Ask the team what they think each of these words means. If there is a general agreement, add it to your team glossary. Don’t stress over creating a perfect definition for each word. You can reference a dictionary definition or definitive blog post if you want, but your goal is team consensus around the meaning, nothing more.
Once the team establishes the primary vernacular, update it as necessary. Clarify the definitions of the new terms introduced. If someone uses a word in a new way, ask, ‘What does that word mean to you?’ If you don’t recognize a term that others are using, ask the team for the definition. Add these new words and phrases to your glossary. Over time, the meanings of words will change as they understand new subtleties or gain new skills. When this happens, append or replace the existing definitions.

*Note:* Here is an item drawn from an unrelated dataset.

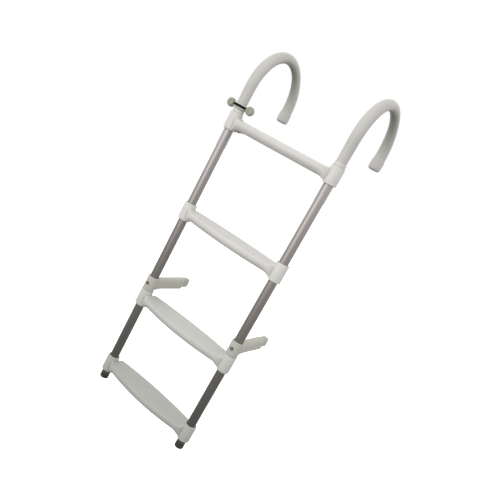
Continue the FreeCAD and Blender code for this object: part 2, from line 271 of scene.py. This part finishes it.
class Shape:
    """Collects shells and becomes one mesh piece."""

    def __init__(self):
        self.v, self.f = [], []

    def grid(self, rings, wrap=False):
        """Faces between neighbouring rings of points: closed into a loop, or shut by its first and last."""
        base, n, k = len(self.v), len(rings[0]), len(rings)
        for ring in rings:
            self.v += [Vector(p) * MM for p in ring]
        for i in range(k if wrap else k - 1):
            for j in range(n):
                a, b = base + i * n, base + (i + 1) % k * n
                self.f.append((a + j, a + (j + 1) % n, b + (j + 1) % n, b + j))
        if not wrap:
            self.f.append(tuple(base + j for j in reversed(range(n))))
            self.f.append(tuple(base + (k - 1) * n + j for j in range(n)))
        return self

    def lathe(self, profile, centre, axis="z", turns=64, bored=False):
        """Profile of (radius, height) points turned about an axis along Z or Y through centre."""
        rings = []
        for q in angles(turns):
            ring = []
            for r, h in profile:
                u, w = r * math.cos(q), r * math.sin(q)
                d = (u, w, h) if axis == "z" else (u, h, w)
                ring.append(Vector(centre) + Vector(d))
            rings.append(ring)
        if bored:
            return self.grid(rings, wrap=True)
        base, n = len(self.v), len(profile)
        for ring in rings:
            self.v += [p * MM for p in ring]
        for i in range(turns):
            a, b = base + i * n, base + (i + 1) % turns * n
            self.f += [(a + j, a + j + 1, b + j + 1, b + j) for j in range(n - 1)]
        return self

    def slab(self, outline, x0, x1):
        """A flat plate: an outline of (y, z) points given thickness along X."""
        return self.grid([[(x, y, z) for y, z in outline] for x in (x0, x1)])

    def mesh(self, name, sharp=34.0):
        """The finished mesh, smooth shaded up to edges of sharp degrees."""
        me = bpy.data.meshes.new(name)
        me.from_pydata(self.v, [], self.f)
        bm = bmesh.new()
        bm.from_mesh(me)
        bmesh.ops.remove_doubles(bm, verts=bm.verts, dist=2e-7)
        bmesh.ops.recalc_face_normals(bm, faces=bm.faces)
        bm.to_mesh(me)
        bm.free()
        me.shade_smooth()
        me.set_sharp_from_angle(angle=math.radians(sharp))
        return me


def piece(name, me, slot, body, node, at=(0, 0, 0)):
    """A mesh becomes a piece of the object, riding on a body in place of a CAD node."""
    o = bpy.data.objects.new(name, me)
    o.location = Vector(at) * MM
    scene.collection.objects.link(o)
    if not me.materials:
        me.materials.append(MAT[slot])
    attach(o, body)
    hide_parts(node)


def size_of(node):
    lo, hi = (Vector(v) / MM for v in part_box(node))
    return lo, hi, (lo + hi) / 2


# ---- rails and feet -----------------------------------------------------------------------------
TUBE_WALL = 1.5
FOOT_H, PLUG_H = 15.9, 30.0         # visible height of a foot, and the height with its stem in the rail
GROOVE_LOW, GROOVE_TOP = 6.0, 8.2   # the fine groove round a foot

RAIL = {}
for side in ("left", "right"):
    lo, hi, mid = size_of(side + "_rail")
    RAIL[side] = mid
    rail_r = (hi.x - lo.x) / 2
    tube = soften([(rail_r, lo.z, 0.5), (rail_r, hi.z, 0.5), (rail_r - TUBE_WALL, hi.z, 0.4),
                   (rail_r - TUBE_WALL, lo.z, 0.4)], True, 3)
    name = side + "_rail_tube"
    piece(name, Shape().lathe(tube, (mid.x, mid.y, 0), turns=96, bored=True).mesh(name),
          "anodised_aluminium", "ladder", side + "_rail")
    low = size_of(side + "_foot")[0].z
    r = rail_r + 0.1                # a foot stands just proud of its rail
    plug = [(0, low + 1.2, 0), (r - 5.1, low + 1.2, 1.5), (r - 3.7, low, 1.0), (r, low, 2.4),
            (r, low + GROOVE_LOW, 0.5), (r - 0.6, low + GROOVE_LOW + 0.6, 0.3),
            (r - 0.6, low + GROOVE_TOP - 0.6, 0.3), (r, low + GROOVE_TOP, 0.5),
            (r, low + FOOT_H, 0.6), (r - 1.7, low + FOOT_H, 0), (r - 1.7, low + PLUG_H, 0),
            (0, low + PLUG_H, 0)]
    name = side + "_foot_plug"
    piece(name, Shape().lathe(soften(plug, n=4), (mid.x, mid.y, 0)).mesh(name), "foot_rubber", "ladder",
          side + "_foot")
HALF = RAIL["right"].x
AXIS_Y = RAIL["right"].y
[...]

Using your vernacular to train the team
Creating consistency in the words you use, or introducing new words, is also a valuable way to train your team or introduce new concepts.
You may find that there is debate within the team about the constraints for a system to be called a ‘microservice’. This debate is an opportunity to find blog posts or a book for the team to read together and discuss to create the definition for the team glossary.
If you want to understand secure coding practices better, you could watch a conference talk as a team and then discuss what words and techniques you could introduce into your vernacular.
As you build your glossary, include the phrase and what it means to your team and the references your team used to arrive at that meaning. Your dictionary can then become an onboarding tool, a training tool, and a reference to share with other groups.
Vernaculars happen
Groups of friends, co-workers, teams, and families all create unique vernaculars over time. The in-jokes you have with friends, the shorthand you have with your partner, the CEO’s catchphrase. Be aware of this, be deliberate about it within your team, and use this naturally occurring phenomenon to your advantage!